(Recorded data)

(begin)

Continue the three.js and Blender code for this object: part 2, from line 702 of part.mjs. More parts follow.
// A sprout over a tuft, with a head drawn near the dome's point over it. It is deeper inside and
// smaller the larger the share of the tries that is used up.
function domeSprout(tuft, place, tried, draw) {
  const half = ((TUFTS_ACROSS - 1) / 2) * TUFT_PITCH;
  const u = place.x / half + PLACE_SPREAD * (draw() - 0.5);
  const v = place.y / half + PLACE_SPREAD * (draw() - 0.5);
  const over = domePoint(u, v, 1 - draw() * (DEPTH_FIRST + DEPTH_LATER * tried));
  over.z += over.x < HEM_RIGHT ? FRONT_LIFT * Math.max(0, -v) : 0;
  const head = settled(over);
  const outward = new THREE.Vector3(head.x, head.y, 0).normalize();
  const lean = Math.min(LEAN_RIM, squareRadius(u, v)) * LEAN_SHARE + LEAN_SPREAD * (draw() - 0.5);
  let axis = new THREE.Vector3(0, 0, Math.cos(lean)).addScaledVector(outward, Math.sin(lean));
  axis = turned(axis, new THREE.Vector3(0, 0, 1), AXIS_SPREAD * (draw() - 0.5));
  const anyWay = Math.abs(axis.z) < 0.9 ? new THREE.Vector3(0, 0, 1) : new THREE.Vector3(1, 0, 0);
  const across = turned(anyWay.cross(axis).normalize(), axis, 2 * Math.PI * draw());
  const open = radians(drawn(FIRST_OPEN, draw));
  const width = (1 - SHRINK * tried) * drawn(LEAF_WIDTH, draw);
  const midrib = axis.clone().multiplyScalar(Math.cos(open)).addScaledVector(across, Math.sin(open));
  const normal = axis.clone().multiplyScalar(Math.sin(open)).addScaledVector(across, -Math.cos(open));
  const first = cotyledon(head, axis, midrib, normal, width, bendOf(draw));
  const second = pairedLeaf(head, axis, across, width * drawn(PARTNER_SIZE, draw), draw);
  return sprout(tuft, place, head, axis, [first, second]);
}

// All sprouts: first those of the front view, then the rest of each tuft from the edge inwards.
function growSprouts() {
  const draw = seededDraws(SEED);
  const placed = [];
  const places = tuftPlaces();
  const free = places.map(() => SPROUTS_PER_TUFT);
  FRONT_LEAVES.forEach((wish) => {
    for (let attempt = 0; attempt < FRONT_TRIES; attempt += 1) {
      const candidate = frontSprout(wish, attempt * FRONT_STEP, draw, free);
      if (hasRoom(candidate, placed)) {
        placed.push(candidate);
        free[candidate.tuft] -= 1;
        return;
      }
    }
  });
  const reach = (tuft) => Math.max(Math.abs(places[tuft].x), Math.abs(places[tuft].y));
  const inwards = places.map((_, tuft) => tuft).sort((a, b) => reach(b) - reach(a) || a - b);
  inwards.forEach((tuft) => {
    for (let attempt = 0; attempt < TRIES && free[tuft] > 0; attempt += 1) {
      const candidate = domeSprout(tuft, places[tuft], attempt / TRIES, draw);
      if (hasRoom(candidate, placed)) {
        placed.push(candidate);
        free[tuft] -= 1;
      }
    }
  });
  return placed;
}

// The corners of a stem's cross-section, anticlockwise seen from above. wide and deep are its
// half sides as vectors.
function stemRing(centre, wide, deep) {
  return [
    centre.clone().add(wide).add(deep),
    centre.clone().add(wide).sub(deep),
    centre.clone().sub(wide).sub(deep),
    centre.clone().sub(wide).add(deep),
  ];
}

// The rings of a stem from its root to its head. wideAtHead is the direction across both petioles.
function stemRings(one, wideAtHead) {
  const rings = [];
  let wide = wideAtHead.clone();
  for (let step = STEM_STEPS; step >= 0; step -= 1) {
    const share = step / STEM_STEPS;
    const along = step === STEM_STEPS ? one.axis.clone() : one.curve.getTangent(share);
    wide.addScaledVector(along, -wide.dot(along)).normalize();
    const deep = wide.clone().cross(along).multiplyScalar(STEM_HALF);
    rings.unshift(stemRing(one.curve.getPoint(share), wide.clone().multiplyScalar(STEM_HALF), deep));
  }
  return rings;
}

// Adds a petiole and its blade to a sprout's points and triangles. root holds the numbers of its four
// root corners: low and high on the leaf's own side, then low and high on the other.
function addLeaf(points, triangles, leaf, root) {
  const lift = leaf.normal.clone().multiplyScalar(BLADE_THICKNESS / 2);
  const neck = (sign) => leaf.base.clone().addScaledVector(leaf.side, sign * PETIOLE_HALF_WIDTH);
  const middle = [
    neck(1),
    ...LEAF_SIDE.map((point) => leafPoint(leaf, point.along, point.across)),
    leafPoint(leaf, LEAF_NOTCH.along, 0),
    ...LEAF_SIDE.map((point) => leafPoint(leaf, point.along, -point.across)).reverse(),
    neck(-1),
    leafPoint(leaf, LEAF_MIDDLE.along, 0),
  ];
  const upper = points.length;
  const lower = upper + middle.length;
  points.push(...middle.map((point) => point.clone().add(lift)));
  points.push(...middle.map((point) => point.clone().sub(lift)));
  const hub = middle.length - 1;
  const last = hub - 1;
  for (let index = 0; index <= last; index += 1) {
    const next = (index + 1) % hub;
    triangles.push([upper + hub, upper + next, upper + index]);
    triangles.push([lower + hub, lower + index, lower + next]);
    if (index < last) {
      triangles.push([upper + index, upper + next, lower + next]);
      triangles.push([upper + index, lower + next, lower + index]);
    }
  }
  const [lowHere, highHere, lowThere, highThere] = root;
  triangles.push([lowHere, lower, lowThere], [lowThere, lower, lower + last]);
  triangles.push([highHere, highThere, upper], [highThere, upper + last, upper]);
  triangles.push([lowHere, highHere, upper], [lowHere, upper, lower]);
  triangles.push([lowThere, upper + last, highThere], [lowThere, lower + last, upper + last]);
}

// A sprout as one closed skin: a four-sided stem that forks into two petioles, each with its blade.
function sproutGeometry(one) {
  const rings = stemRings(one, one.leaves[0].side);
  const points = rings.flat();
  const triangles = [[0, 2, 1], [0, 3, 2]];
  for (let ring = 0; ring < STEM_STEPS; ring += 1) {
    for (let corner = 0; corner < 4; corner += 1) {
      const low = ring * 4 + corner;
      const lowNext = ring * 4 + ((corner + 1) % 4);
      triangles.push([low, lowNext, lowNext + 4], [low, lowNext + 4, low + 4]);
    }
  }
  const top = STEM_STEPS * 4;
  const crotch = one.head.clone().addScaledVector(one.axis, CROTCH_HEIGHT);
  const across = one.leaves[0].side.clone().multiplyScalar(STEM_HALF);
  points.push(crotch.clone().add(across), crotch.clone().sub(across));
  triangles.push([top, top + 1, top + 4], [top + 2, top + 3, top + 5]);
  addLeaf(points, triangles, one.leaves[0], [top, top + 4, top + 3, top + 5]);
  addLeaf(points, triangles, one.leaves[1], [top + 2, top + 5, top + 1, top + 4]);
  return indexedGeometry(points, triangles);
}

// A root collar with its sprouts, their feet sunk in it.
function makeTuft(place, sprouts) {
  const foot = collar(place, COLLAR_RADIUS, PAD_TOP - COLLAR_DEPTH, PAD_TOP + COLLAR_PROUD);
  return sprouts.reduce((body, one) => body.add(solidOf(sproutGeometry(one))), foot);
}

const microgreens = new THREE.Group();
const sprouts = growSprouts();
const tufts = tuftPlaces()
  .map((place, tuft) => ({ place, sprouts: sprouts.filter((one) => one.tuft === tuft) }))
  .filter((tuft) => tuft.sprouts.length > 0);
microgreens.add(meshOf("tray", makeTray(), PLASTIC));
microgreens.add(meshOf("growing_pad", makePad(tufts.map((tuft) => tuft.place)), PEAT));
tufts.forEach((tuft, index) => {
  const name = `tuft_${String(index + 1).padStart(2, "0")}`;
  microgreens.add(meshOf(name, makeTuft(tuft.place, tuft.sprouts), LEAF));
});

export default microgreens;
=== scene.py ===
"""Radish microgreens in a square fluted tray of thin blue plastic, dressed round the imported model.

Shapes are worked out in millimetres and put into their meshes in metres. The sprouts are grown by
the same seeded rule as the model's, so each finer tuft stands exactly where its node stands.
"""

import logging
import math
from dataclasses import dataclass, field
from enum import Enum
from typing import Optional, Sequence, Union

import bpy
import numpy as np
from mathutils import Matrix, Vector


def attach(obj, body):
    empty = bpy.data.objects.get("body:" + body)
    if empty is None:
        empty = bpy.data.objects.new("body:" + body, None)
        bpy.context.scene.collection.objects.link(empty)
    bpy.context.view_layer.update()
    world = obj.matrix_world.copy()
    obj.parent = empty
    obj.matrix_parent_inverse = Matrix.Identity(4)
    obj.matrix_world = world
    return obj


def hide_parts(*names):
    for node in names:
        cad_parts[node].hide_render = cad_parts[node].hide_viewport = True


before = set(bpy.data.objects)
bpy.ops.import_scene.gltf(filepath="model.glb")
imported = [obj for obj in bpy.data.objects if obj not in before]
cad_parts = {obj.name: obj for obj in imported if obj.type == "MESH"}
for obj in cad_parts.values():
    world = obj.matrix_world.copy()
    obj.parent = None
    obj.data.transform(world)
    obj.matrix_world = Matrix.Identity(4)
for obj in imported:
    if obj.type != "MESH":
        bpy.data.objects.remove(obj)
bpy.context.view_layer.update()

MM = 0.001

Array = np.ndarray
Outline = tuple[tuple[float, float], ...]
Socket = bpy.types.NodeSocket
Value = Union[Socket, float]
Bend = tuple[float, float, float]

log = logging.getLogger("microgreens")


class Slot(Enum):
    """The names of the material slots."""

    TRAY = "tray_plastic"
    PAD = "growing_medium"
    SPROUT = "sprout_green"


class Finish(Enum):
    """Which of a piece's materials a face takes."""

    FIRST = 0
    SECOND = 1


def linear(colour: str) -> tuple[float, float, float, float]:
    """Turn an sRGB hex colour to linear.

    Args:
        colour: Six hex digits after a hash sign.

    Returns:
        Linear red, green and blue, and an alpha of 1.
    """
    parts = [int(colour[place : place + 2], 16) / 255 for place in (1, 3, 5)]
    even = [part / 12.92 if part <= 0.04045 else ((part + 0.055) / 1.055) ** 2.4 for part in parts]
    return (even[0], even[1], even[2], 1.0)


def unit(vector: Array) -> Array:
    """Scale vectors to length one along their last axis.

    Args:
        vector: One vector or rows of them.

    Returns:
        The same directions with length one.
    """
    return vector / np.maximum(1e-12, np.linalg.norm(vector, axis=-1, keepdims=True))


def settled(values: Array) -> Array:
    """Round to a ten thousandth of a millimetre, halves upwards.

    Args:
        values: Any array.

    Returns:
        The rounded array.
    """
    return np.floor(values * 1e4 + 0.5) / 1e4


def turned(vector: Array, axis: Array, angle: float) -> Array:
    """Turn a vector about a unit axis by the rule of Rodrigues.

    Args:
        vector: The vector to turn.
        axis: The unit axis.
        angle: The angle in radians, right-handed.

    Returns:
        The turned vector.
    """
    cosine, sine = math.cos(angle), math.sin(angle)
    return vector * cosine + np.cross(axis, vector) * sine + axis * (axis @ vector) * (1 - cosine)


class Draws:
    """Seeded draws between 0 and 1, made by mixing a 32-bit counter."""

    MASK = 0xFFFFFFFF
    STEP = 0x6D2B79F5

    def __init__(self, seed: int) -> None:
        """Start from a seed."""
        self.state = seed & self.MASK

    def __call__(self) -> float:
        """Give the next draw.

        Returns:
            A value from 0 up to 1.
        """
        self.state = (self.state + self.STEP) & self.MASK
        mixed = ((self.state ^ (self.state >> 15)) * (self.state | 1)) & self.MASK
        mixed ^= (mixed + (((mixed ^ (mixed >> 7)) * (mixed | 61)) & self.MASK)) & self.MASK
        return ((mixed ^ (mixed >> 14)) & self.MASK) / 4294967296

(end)
(begin)

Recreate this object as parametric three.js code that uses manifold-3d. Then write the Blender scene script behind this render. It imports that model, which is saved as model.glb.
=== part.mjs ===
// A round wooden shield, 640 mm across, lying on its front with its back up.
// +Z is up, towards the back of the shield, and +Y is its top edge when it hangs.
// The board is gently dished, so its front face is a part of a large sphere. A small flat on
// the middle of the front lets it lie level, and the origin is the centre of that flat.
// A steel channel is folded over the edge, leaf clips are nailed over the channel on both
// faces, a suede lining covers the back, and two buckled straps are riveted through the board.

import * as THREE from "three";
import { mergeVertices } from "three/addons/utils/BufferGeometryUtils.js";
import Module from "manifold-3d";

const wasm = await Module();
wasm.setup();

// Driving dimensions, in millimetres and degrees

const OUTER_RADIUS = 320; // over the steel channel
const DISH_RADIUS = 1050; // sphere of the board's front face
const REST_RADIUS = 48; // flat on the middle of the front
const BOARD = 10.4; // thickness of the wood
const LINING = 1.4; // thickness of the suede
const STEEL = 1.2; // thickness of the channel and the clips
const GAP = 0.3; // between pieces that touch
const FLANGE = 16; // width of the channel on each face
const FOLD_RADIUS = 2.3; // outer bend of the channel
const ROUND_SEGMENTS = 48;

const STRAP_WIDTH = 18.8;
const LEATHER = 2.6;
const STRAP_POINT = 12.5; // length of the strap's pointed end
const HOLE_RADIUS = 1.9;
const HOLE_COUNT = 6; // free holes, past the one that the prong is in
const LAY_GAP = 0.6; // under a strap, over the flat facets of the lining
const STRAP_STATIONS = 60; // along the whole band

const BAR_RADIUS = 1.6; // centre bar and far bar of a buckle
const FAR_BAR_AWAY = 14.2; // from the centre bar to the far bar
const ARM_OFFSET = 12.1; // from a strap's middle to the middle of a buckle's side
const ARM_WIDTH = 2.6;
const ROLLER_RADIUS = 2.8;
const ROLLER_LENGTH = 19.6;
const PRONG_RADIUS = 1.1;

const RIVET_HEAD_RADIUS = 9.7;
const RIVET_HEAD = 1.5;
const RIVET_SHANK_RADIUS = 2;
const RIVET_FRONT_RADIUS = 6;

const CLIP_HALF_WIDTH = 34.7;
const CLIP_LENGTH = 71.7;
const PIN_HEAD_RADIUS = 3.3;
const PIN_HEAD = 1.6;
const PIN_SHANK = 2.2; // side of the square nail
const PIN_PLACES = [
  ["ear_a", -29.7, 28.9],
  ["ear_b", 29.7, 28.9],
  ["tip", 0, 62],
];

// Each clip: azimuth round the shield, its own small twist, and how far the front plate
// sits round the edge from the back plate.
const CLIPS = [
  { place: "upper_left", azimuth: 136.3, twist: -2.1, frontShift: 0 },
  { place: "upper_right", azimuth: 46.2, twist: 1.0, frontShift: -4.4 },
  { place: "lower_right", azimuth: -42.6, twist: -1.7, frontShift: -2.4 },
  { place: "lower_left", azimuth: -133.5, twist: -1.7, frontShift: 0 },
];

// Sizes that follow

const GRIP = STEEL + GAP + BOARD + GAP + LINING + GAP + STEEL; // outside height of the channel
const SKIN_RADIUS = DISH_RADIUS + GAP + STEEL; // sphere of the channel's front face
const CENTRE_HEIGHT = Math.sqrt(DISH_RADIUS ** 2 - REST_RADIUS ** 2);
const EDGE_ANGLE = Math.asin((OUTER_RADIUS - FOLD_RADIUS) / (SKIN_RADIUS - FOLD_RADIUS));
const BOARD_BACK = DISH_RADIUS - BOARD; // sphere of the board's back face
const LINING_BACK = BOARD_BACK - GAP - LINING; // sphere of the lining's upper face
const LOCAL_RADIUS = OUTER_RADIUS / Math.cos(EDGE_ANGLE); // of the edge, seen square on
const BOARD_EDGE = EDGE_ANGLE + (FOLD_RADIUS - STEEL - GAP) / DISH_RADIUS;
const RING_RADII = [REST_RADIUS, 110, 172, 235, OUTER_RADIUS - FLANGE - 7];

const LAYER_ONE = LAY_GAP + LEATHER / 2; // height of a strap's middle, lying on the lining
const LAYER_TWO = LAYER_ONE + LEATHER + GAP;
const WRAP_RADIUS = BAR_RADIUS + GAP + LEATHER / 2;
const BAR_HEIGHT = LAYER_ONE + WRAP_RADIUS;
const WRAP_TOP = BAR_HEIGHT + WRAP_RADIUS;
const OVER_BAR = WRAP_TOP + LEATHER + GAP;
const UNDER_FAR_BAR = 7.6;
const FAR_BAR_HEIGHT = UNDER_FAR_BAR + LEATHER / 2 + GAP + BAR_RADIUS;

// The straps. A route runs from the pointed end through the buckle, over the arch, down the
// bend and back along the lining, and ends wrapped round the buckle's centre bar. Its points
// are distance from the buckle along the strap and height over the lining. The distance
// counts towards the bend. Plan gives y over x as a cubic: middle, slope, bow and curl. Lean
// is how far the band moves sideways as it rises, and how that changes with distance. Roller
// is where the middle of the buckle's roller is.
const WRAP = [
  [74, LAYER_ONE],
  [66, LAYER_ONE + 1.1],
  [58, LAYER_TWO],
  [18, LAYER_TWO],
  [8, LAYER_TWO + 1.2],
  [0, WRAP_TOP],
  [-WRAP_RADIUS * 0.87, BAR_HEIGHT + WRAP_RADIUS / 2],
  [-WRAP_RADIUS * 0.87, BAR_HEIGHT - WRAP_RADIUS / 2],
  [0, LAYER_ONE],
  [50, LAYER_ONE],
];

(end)
(begin)

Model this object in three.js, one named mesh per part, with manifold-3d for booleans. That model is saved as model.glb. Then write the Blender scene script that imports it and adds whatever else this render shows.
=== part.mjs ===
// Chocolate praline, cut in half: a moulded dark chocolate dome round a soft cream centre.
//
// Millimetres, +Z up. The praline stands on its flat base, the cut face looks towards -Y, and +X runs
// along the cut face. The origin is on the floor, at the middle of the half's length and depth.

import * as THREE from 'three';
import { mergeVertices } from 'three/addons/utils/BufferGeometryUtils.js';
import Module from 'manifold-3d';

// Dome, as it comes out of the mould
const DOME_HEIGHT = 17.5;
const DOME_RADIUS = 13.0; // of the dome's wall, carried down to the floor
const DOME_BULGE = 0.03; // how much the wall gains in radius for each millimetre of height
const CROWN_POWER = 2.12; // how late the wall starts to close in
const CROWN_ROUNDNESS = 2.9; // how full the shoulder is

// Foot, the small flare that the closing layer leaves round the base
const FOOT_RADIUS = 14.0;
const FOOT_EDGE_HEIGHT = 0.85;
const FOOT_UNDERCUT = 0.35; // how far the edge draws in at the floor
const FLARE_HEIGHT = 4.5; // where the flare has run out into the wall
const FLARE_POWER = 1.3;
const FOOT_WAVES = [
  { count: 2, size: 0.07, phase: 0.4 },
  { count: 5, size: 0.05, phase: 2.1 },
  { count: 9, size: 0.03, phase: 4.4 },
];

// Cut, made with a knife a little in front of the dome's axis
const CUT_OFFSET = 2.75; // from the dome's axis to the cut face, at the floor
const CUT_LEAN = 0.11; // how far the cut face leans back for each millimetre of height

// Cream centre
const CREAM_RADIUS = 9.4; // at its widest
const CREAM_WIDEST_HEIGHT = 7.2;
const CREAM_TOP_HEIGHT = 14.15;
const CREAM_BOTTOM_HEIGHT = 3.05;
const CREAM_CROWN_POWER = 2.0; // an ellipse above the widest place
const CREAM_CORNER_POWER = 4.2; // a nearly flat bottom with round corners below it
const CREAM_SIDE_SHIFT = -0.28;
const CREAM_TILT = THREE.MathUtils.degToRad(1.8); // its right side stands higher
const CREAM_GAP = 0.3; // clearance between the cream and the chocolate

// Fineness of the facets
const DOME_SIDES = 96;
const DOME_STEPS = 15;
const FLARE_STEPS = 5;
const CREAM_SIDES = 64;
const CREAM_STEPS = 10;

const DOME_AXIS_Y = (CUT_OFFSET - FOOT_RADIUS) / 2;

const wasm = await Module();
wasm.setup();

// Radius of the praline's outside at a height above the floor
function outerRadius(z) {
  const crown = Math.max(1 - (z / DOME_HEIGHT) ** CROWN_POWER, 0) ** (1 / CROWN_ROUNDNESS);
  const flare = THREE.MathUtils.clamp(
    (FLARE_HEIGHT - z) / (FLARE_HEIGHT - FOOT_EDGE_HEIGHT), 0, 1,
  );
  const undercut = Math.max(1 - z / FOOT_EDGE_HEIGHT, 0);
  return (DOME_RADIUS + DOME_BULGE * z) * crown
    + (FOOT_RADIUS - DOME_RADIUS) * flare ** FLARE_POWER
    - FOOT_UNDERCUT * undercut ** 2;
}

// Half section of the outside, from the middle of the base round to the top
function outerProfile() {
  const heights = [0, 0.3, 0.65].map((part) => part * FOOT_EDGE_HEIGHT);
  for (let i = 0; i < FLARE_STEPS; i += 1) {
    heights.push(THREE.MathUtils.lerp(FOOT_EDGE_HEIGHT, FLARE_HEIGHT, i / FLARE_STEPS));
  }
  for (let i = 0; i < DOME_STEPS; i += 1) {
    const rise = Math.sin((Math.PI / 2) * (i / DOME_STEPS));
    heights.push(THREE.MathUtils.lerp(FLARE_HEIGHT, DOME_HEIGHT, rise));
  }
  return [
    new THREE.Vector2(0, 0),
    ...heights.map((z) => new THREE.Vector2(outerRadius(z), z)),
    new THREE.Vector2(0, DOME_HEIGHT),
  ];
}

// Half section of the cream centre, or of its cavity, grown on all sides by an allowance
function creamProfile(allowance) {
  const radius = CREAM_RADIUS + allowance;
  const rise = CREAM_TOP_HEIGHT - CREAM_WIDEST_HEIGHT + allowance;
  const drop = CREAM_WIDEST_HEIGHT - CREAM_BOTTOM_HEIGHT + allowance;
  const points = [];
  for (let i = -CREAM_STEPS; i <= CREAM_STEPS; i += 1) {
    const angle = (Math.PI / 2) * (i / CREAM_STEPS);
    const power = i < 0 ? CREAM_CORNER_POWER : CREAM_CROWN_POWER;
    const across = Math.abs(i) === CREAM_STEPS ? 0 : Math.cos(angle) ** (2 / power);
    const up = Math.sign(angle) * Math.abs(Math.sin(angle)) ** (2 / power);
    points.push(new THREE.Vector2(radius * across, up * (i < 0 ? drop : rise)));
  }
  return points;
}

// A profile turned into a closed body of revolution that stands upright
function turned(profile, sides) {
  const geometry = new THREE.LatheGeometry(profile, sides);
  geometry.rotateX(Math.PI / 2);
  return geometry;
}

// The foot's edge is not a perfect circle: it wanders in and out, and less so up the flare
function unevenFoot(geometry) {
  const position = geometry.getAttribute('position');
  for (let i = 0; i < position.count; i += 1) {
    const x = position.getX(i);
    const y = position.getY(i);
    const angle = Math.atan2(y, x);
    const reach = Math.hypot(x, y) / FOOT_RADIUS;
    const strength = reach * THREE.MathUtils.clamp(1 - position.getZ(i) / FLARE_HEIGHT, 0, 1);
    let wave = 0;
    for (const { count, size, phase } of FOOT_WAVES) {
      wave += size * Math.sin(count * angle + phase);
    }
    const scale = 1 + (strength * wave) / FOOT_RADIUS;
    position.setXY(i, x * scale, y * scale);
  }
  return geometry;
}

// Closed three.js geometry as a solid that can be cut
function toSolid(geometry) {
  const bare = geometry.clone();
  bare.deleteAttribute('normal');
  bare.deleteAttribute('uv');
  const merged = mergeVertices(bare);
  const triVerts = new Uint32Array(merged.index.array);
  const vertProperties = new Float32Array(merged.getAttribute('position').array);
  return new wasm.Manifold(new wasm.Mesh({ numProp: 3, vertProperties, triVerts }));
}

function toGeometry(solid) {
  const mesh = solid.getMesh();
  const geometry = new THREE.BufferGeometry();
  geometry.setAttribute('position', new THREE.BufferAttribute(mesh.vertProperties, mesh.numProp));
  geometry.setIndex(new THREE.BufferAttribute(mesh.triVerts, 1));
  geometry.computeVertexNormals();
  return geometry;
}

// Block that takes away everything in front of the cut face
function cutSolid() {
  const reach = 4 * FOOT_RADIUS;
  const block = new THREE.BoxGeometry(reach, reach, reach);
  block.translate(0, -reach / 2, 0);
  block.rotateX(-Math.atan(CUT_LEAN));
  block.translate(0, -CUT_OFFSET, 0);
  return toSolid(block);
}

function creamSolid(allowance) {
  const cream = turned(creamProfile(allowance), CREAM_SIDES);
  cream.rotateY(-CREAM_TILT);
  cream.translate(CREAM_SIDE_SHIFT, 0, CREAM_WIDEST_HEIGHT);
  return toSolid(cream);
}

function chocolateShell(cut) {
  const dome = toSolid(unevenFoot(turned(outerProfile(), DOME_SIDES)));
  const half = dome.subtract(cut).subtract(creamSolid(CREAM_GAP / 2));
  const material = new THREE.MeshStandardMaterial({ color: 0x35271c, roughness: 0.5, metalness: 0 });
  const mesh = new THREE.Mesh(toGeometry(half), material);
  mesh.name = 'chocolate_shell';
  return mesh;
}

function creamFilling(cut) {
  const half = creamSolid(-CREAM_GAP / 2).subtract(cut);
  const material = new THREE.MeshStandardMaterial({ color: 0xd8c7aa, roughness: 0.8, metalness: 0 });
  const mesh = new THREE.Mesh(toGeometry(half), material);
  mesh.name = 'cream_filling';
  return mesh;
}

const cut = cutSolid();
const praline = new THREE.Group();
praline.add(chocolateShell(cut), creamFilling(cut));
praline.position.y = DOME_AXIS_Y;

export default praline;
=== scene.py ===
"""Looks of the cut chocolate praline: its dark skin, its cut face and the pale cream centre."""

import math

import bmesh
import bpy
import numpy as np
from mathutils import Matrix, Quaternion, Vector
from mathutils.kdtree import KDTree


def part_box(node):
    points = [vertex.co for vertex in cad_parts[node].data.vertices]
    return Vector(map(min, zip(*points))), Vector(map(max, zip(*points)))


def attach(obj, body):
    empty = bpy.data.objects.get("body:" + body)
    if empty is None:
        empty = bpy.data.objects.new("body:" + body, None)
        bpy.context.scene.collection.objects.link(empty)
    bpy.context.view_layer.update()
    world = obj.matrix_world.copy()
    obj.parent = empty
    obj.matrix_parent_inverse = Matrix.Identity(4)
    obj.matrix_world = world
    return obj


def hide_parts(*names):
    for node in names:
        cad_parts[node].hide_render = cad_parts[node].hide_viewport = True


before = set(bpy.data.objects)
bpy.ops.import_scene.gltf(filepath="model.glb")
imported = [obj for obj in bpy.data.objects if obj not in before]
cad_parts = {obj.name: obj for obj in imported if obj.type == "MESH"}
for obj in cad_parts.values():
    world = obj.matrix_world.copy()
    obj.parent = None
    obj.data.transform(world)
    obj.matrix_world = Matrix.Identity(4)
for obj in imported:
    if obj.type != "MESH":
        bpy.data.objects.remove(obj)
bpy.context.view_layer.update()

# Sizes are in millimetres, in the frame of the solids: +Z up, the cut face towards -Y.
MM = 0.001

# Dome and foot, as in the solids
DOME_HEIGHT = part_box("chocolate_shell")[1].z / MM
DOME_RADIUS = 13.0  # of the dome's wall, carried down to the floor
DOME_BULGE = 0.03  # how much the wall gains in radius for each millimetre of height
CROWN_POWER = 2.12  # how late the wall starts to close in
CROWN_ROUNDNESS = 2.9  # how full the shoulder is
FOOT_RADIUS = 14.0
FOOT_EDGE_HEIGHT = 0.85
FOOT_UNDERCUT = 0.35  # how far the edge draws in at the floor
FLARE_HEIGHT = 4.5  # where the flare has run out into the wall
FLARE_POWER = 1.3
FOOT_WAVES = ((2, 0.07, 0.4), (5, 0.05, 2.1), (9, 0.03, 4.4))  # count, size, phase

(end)

Start at the line with "const cut = cutSolid();", stop at the line with "zip(*points))), Vector(map(max, zip(*points)))", and return every line in that stretch exactly, those two included.

const cut = cutSolid();
const praline = new THREE.Group();
praline.add(chocolateShell(cut), creamFilling(cut));
praline.position.y = DOME_AXIS_Y;

export default praline;
=== scene.py ===
"""Looks of the cut chocolate praline: its dark skin, its cut face and the pale cream centre."""

import math

import bmesh
import bpy
import numpy as np
from mathutils import Matrix, Quaternion, Vector
from mathutils.kdtree import KDTree


def part_box(node):
    points = [vertex.co for vertex in cad_parts[node].data.vertices]
    return Vector(map(min, zip(*points))), Vector(map(max, zip(*points)))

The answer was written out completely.